*What you have to do*
Copy the listing below line for line, starting at its first line and ending with the line that has "DISC_SEGMENTS = 96" in it. Add nothing.

*Material provided*
Begin

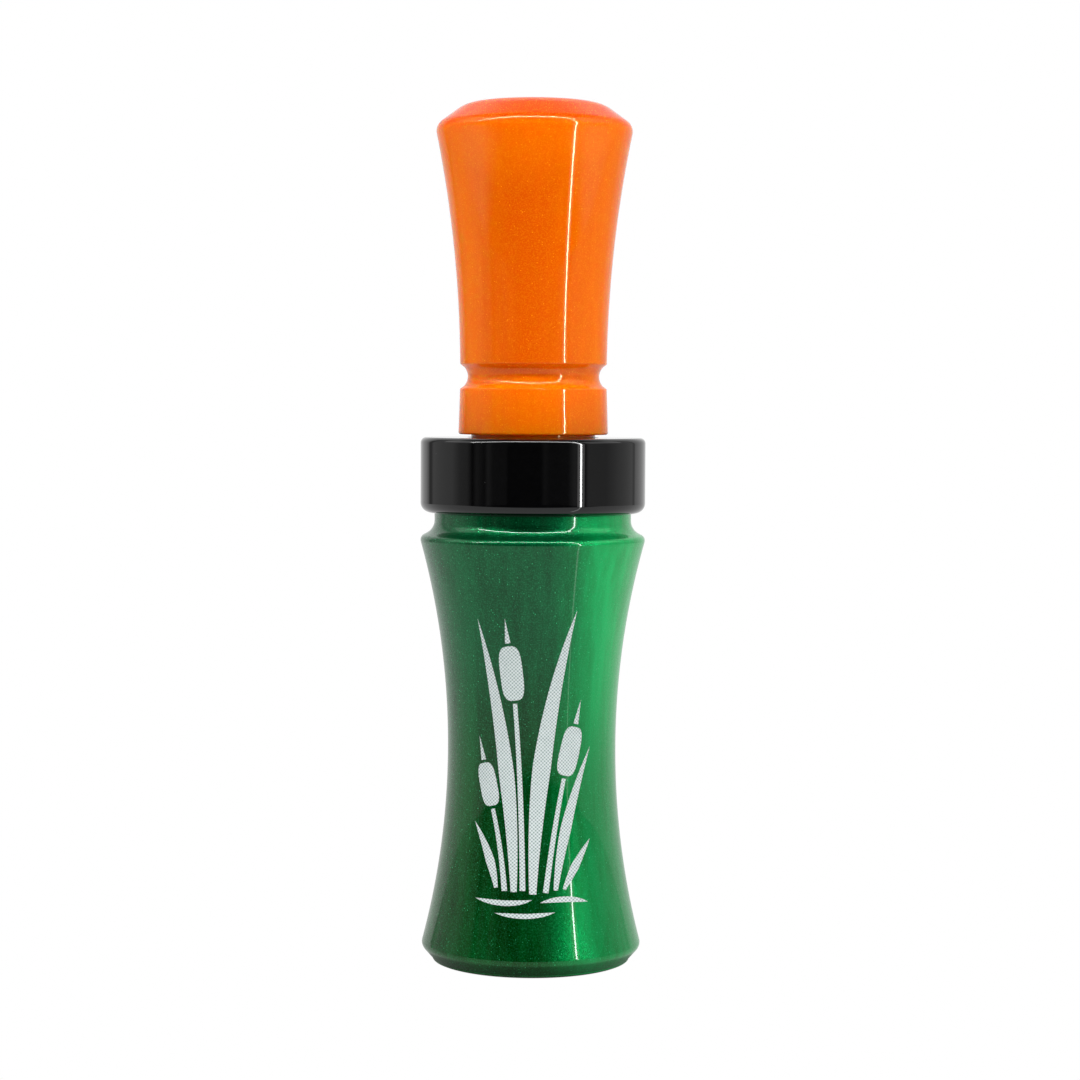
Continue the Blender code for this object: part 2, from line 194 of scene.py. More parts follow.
# Floor, and the light that it sends back
FLOOR_RADIUS = 0.4
FLOOR_SHADOW_RADIUS = 0.0125
FLOOR_GLOW_RADIUS = 0.0145
BOUNCE_RADIUS = 0.9
BOUNCE_FRONT_END = 0.40
BOUNCE_FRONT_FADE = 0.18
BOUNCE_SHADOW_RADIUS = 0.0155
BOUNCE_FULL_RADIUS = 0.0185
BOUNCE_NEAR = 0.2
BOUNCE_BRIGHTNESS = 0.85
BOUNCE_DROP = 1.0 * MM
DISC_SEGMENTS = 96

# Edge strips of a light tent: name, lowest and highest point, width and radiance
STRIP_AZIMUTH = 48.2
STRIP_DISTANCE = 0.245
STRIPS = (
    ("side_strip", 0.036, 0.305, 0.0072, 38.0),
    ("side_glow", 0.036, 0.305, 0.032, 1.3),
    ("side_strip_low", -0.30, 0.036, 0.007, 3.0),
)
TABLE_STRIP_DISTANCE = 0.15
TABLE_STRIP_Z = 0.5 * MM
TABLE_STRIP_SIZE = (0.004, 0.18)
TABLE_STRIP_RADIANCE = 2.5
FRONT_BAR_PLACE = (-0.115, -0.160, 0.345)
FRONT_BAR_TARGET = (-0.115, 0.0, 0.10)
FRONT_BAR_SIZE = (0.67, 0.013)
FRONT_BAR_RADIANCE = 65.0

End

*Response below*
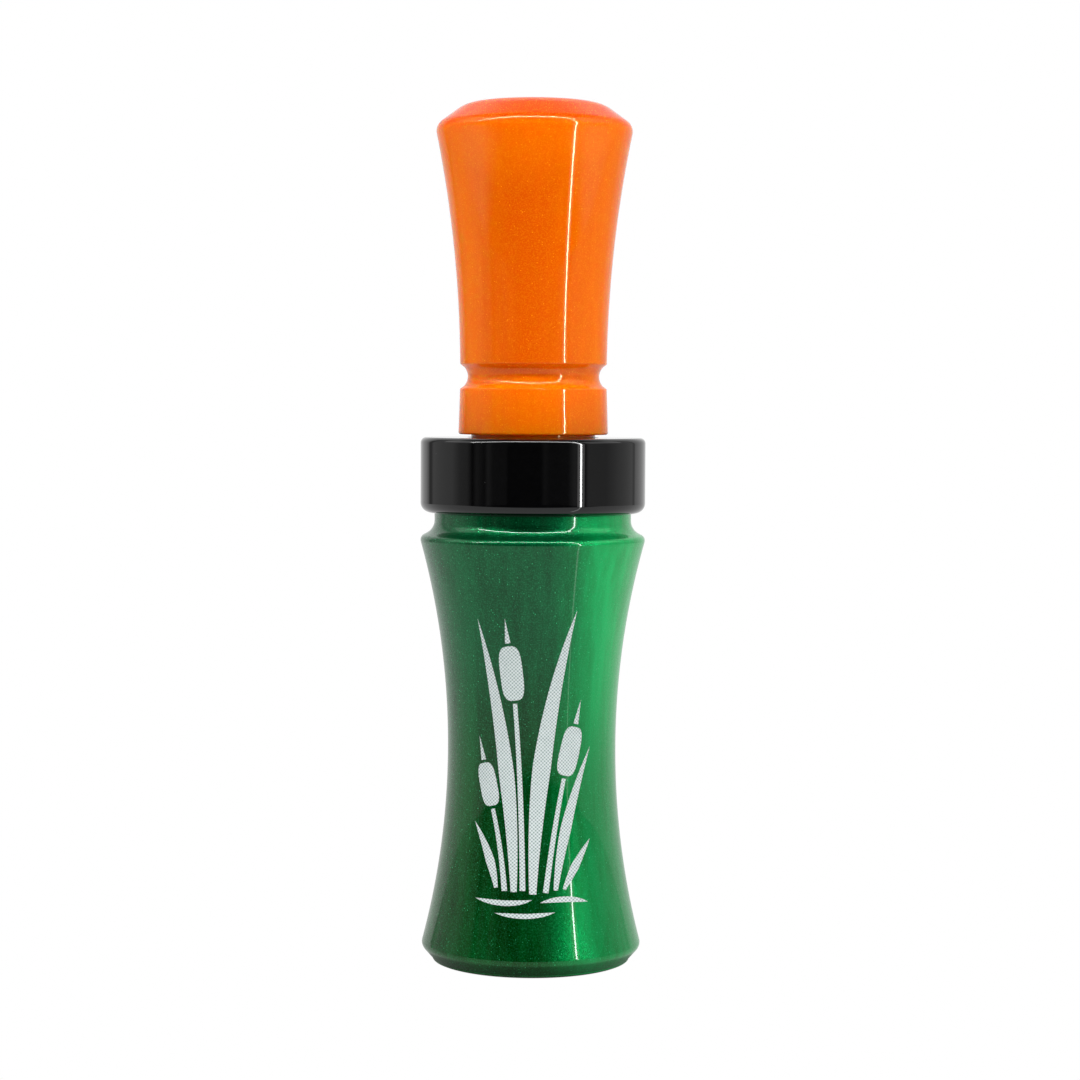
Continue the Blender code for this object: part 2, from line 194 of scene.py. More parts follow.
# Floor, and the light that it sends back
FLOOR_RADIUS = 0.4
FLOOR_SHADOW_RADIUS = 0.0125
FLOOR_GLOW_RADIUS = 0.0145
BOUNCE_RADIUS = 0.9
BOUNCE_FRONT_END = 0.40
BOUNCE_FRONT_FADE = 0.18
BOUNCE_SHADOW_RADIUS = 0.0155
BOUNCE_FULL_RADIUS = 0.0185
BOUNCE_NEAR = 0.2
BOUNCE_BRIGHTNESS = 0.85
BOUNCE_DROP = 1.0 * MM
DISC_SEGMENTS = 96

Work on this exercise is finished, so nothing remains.